Many will say to Me in that day, ‘Lord, Lord, have we not prophesied in Your name, cast out demons in Your name, and done many wonders in Your name?’ And then I will declare to them, ‘I never knew you; depart from Me, you who practice lawlessness!’ (Matthew 7:22, 23)

Examine Yourself

The problem for most such people is not that they once walked with Jesus and now have turned away. Probably in most cases they were never born again in the first place. Jesus did not say here, “I knew you for a while and then you turned away.” No, He says, “I never knew you.” They were deceived throughout their entire lives. They trusted in lying words, but were blissfully ignorant of the need for their behavior to match their Christian profession.

The good news is that when Jesus comes into our lives, He gives us the gift of the Holy Spirit. And notice that this wonderful Person is called the Holy Spirit. He is holy and He comes to us with holy desires. We find that we very much want to please our God. Sin becomes distasteful for us, holiness becomes attractive.

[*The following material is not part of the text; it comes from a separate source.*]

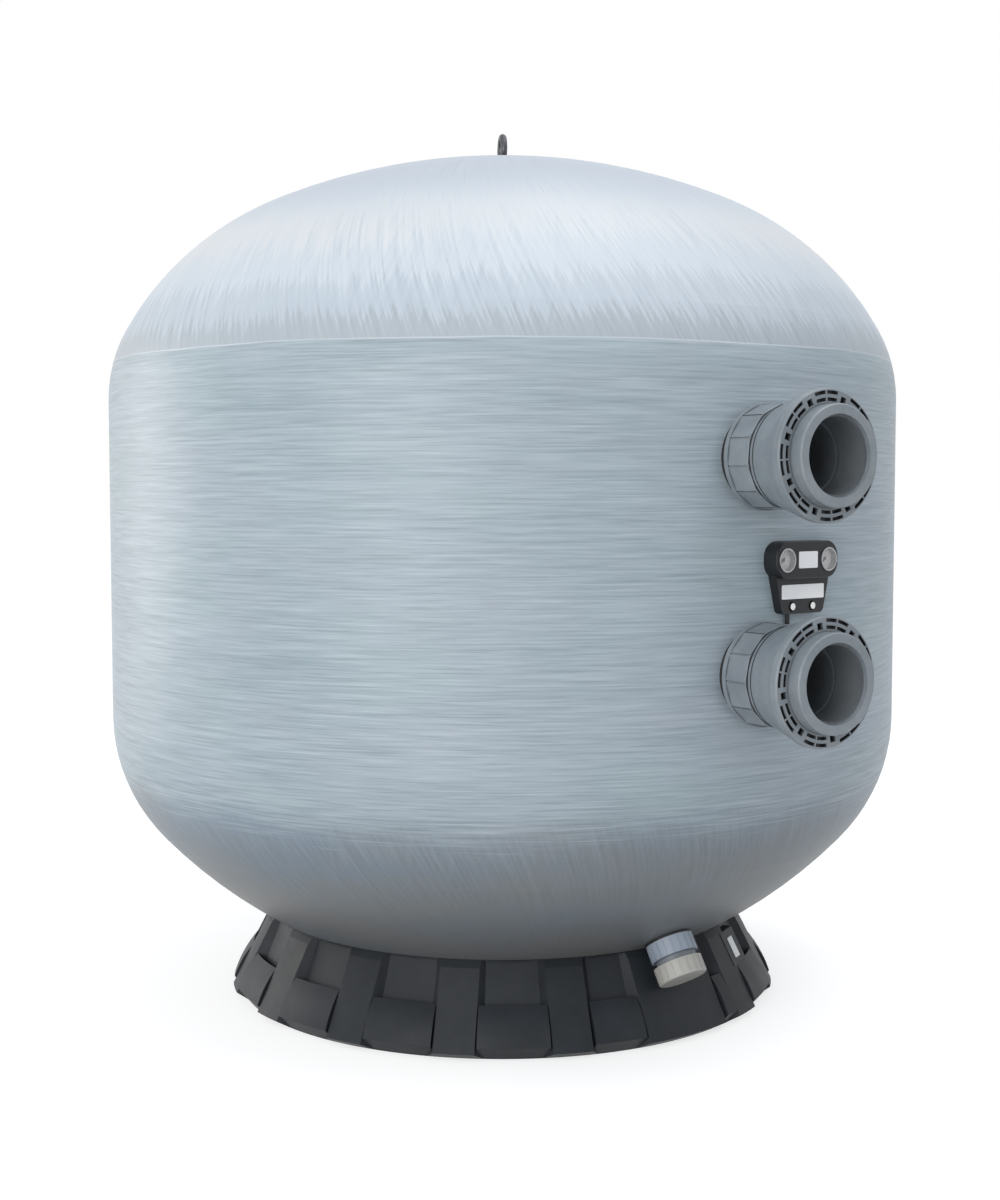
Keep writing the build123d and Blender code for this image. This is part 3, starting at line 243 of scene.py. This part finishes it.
def hoop_strands(tree, place):
    """Tone of the level strands, and their colour with its slow drift."""
    hoops = noise(tree, stretched(tree, place, hoop_stretch), 1.0, 4.0, 0.65)
    fine_hoops = noise(tree, stretched(tree, place, fine_hoop_stretch), 1.0, 2.0, 0.5)
    tone = math_node(tree, "MULTIPLY_ADD", fine_hoops, 0.45, math_node(tree, "MULTIPLY", hoops, 0.55))
    colour = ramp(tree, tone, (
        (0.34, (0.200, 0.245, 0.275)),
        (0.50, (0.355, 0.420, 0.465)),
        (0.66, (0.520, 0.590, 0.635)),
    ))
    broad = noise(tree, stretched(tree, place, (1.4, 1.4, 22.0)), 1.0, 4.0, 0.6)
    colour = mix_colour(tree, 0.3, colour, ramp(tree, broad, (
        (0.30, (0.280, 0.345, 0.390)),
        (0.70, (0.440, 0.505, 0.555)),
    )))
    drift = noise(tree, stretched(tree, place, (4.0, 4.0, 7.0)), 1.0, 4.0, 0.6)
    colour = mix_colour(tree, 0.3, colour, ramp(tree, drift, (
        (0.35, (0.330, 0.425, 0.455)),
        (0.65, (0.380, 0.420, 0.495)),
    )))
    return tone, colour


def top_dome_colour(tree, ragged):
    """Zones of the upper dome, from the grey edge of the hoops to the pole, with a paler band part way up
    that is a painted highlight.
    """
    return ramp(tree, between(tree, ragged, *top_zones), (
        (0.00, (0.405, 0.455, 0.495)),
        (0.12, (0.415, 0.465, 0.505)),
        (0.18, (0.480, 0.540, 0.600)),
        (0.32, (0.500, 0.560, 0.620)),
        (0.38, (0.560, 0.620, 0.680)),
        (0.52, (0.580, 0.630, 0.680)),
        # The paler stops here are a painted highlight across the upper dome.
        (0.60, (0.620, 0.650, 0.680)),
        (0.72, (0.615, 0.645, 0.675)),
        (0.86, (0.520, 0.575, 0.635)),
        (1.00, (0.460, 0.515, 0.580)),
    ))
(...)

We should recognize that salvation is not a matter of determining to change our behavior. The message is always: “Believe on the Lord Jesus Christ and you will be saved.” And merely making a few (or many) outward changes does not mean we have been born again. Change by itself does not equal salvation, but salvation will always result in change. And therefore, if we look at our lives and find we are just as sinful as before, just as selfish, just as greedy, just as sexually immoral, just as loud and argumentative, just as angry, just as ready to fight and scream and demand as ever – almost certainly we have not tasted the new birth through faith in Jesus Christ. Paul writes, “Examine yourselves as to whether you are in the faith” (2 Corinthians 13:5).

No, you will not find perfection, but if you are in Christ, you should find that the fruits of the Spirit are growing in you – fruits such as love, joy, peace, patience, gentleness, and self-control. “If anyone is in Christ he is a new creation” (2 Corinthians 5:17).